Thanks Kevin. This boat is new to me 97 Statos with a 95 175. Boat was immaculate and it ran good first two times out. It wouldn’t crank this past Saturday and noticed the massive fuel leak when I took the cowling off. I just ordered 6 carb kits from marine engine. The leak is coming from a carb bowl. I didn’t buy new bowls but will order some new. I will save your list and replace all that’s listed. I ordered new water pump as well.
 
Thanks Kevin. This boat is new to me 97 Statos with a 95 175. Boat was immaculate and it ran good first two times out.
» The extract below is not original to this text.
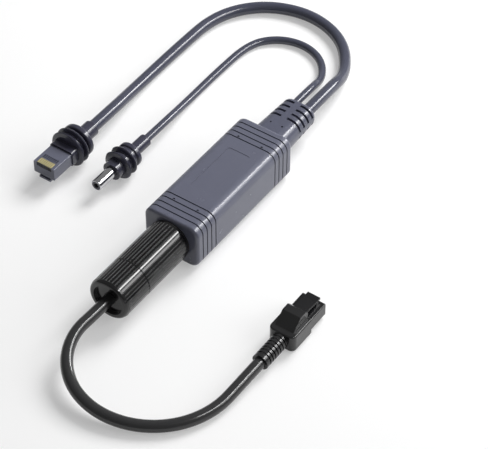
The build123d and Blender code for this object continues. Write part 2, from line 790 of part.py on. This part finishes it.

It wouldn’t crank this past Saturday and noticed the massive fuel leak when I took the cowling off. I just ordered 6 carb kits from marine engine. The leak is coming from a carb bowl. I didn’t buy new bowls but will order some new. I will save your list and replace all that’s listed. I ordered new water pump as well.
Good call on the water pump, that is cheap insurance when you buy a used engine.

Don't forget, the main jet is located behind the drain screw on the carb bowl. The new bowls DO NOT come with the main jet, you have to remove them from the old one and transfer to the new chamber. Many times I've seen threads of people not knowing this and throwing away the old chambers and having to purchase replacement jets.

The carb kit you'll receive will have extra components to fit many years of carbs. Pay attention to how your carbs are assembled and only use those same parts from the kit. My big confusion was a white plastic washer that's meant to seal the fuel seat to the carb body. This is NOT to be used on plastic body carbs. If you install that washer it will cause the float to have an improper angle and close the needle too soon. When installing the needle, seat, and float you will turn over the carb body and make sure the float is parallel with body or just slightly higher at the end opposite the needle.

KJ
 
Good call on the water pump, that is cheap insurance when you buy a used engine.

Don't forget, the main jet is located behind the drain screw on the carb bowl. The new bowls DO NOT come with the main jet, you have to remove them from the old one and transfer to the new chamber. Many times I've seen threads of people not knowing this and throwing away the old chambers and having to purchase replacement jets.

The carb kit you'll receive will have extra components to fit many years of carbs. Pay attention to how your carbs are assembled and only use those same parts from the kit. My big confusion was a white plastic washer that's meant to seal the fuel seat to the carb body. This is NOT to be used on plastic body carbs. If you install that washer it will cause the float to have an improper angle and close the needle too soon. When installing the needle, seat, and float you will turn over the carb body and make sure the float is parallel with body or just slightly higher at the end opposite the needle.

KJ



Thanks for the info about the new carb bowls not coming with the jet. I plan on doing the repairs this weekend. I’ll let you know how it goes. This forum has been very helpful because I’ve never worked on boat engines before only cars. The local marine shop in North Alabama wants 110.00 per carb plus the kit to do it. So for I’ve got 250.00 in the VST gasket, carb bowls and kits, fuel filter and orings, and solenoid rebuild kit
 
Thanks for the info about the new carb bowls not coming with the jet. I plan on doing the repairs this weekend. I’ll let you know how it goes. This forum has been very helpful because I’ve never worked on boat engines before only cars. The local marine shop in North Alabama wants 110.00 per carb plus the kit to do it. So for I’ve got 250.00 in the VST gasket, carb bowls and kits, fuel filter and orings, and solenoid rebuild kit
If you can turn a wrench you can do this work for sure. Hopefully you got OEM parts for the float chambers and carb rebuild kits. I've read of varying levels of success and failure with cheap knockoff kits.

On my boat I did a complete fuel system update: New tank selector switch, all new fuel line, OMS pump, chambers, carb kits, primer rebuild kit, and gaskets. All told I spent about $1,000 in parts! But, in my mind it was all just necessary maintenance on a 25 year old boat.